Collected data
--------------------------------
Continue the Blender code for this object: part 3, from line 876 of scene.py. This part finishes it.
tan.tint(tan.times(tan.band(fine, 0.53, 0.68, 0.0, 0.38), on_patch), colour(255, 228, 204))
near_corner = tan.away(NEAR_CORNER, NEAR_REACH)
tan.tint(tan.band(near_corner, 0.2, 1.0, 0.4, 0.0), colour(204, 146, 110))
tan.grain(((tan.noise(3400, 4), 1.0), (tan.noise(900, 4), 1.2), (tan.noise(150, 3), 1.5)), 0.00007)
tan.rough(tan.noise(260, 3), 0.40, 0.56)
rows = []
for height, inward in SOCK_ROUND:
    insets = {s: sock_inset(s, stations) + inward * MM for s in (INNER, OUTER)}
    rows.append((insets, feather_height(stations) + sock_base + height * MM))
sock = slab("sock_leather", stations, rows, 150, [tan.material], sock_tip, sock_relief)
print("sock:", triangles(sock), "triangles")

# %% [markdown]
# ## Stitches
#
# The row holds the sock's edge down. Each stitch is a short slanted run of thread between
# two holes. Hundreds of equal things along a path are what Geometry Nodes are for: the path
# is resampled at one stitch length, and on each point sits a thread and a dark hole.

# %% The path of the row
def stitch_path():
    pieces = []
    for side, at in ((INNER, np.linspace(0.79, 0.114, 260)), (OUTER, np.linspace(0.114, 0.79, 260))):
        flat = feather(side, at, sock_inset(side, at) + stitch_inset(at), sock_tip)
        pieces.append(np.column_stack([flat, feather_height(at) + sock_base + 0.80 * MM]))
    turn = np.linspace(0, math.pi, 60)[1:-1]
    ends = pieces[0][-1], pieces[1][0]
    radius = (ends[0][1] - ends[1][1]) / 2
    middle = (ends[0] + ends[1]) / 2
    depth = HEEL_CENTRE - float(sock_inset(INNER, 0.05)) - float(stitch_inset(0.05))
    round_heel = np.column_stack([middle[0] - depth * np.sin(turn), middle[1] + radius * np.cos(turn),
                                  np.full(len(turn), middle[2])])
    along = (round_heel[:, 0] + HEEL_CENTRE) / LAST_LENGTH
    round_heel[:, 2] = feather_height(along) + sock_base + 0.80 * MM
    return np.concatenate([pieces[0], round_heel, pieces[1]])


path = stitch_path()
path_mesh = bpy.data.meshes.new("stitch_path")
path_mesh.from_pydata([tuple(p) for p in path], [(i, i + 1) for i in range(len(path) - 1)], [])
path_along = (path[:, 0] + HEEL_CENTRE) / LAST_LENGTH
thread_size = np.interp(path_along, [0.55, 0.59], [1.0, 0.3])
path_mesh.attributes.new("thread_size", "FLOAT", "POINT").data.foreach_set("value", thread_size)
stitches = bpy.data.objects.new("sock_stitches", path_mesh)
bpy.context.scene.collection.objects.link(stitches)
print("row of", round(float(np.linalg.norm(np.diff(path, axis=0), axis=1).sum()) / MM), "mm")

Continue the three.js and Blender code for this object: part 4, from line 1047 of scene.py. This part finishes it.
--------------------------------
*REQUEST*
What is needed here is an exact reproduction of all the entries.

*RESULT OF THE TASK*
Continue the Blender code for this object: part 3, from line 876 of scene.py. This part finishes it.
tan.tint(tan.times(tan.band(fine, 0.53, 0.68, 0.0, 0.38), on_patch), colour(255, 228, 204))
near_corner = tan.away(NEAR_CORNER, NEAR_REACH)
tan.tint(tan.band(near_corner, 0.2, 1.0, 0.4, 0.0), colour(204, 146, 110))
tan.grain(((tan.noise(3400, 4), 1.0), (tan.noise(900, 4), 1.2), (tan.noise(150, 3), 1.5)), 0.00007)
tan.rough(tan.noise(260, 3), 0.40, 0.56)
rows = []
for height, inward in SOCK_ROUND:
    insets = {s: sock_inset(s, stations) + inward * MM for s in (INNER, OUTER)}
    rows.append((insets, feather_height(stations) + sock_base + height * MM))
sock = slab("sock_leather", stations, rows, 150, [tan.material], sock_tip, sock_relief)
print("sock:", triangles(sock), "triangles")

# %% [markdown]
# ## Stitches
#
# The row holds the sock's edge down. Each stitch is a short slanted run of thread between
# two holes. Hundreds of equal things along a path are what Geometry Nodes are for: the path
# is resampled at one stitch length, and on each point sits a thread and a dark hole.

# %% The path of the row
def stitch_path():
    pieces = []
    for side, at in ((INNER, np.linspace(0.79, 0.114, 260)), (OUTER, np.linspace(0.114, 0.79, 260))):
        flat = feather(side, at, sock_inset(side, at) + stitch_inset(at), sock_tip)
        pieces.append(np.column_stack([flat, feather_height(at) + sock_base + 0.80 * MM]))
    turn = np.linspace(0, math.pi, 60)[1:-1]
    ends = pieces[0][-1], pieces[1][0]
    radius = (ends[0][1] - ends[1][1]) / 2
    middle = (ends[0] + ends[1]) / 2
    depth = HEEL_CENTRE - float(sock_inset(INNER, 0.05)) - float(stitch_inset(0.05))
    round_heel = np.column_stack([middle[0] - depth * np.sin(turn), middle[1] + radius * np.cos(turn),
                                  np.full(len(turn), middle[2])])
    along = (round_heel[:, 0] + HEEL_CENTRE) / LAST_LENGTH
    round_heel[:, 2] = feather_height(along) + sock_base + 0.80 * MM
    return np.concatenate([pieces[0], round_heel, pieces[1]])


path = stitch_path()
path_mesh = bpy.data.meshes.new("stitch_path")
path_mesh.from_pydata([tuple(p) for p in path], [(i, i + 1) for i in range(len(path) - 1)], [])
path_along = (path[:, 0] + HEEL_CENTRE) / LAST_LENGTH
thread_size = np.interp(path_along, [0.55, 0.59], [1.0, 0.3])
path_mesh.attributes.new("thread_size", "FLOAT", "POINT").data.foreach_set("value", thread_size)
stitches = bpy.data.objects.new("sock_stitches", path_mesh)
bpy.context.scene.collection.objects.link(stitches)
print("row of", round(float(np.linalg.norm(np.diff(path, axis=0), axis=1).sum()) / MM), "mm")

Continue the three.js and Blender code for this object: part 4, from line 1047 of scene.py. This part finishes it.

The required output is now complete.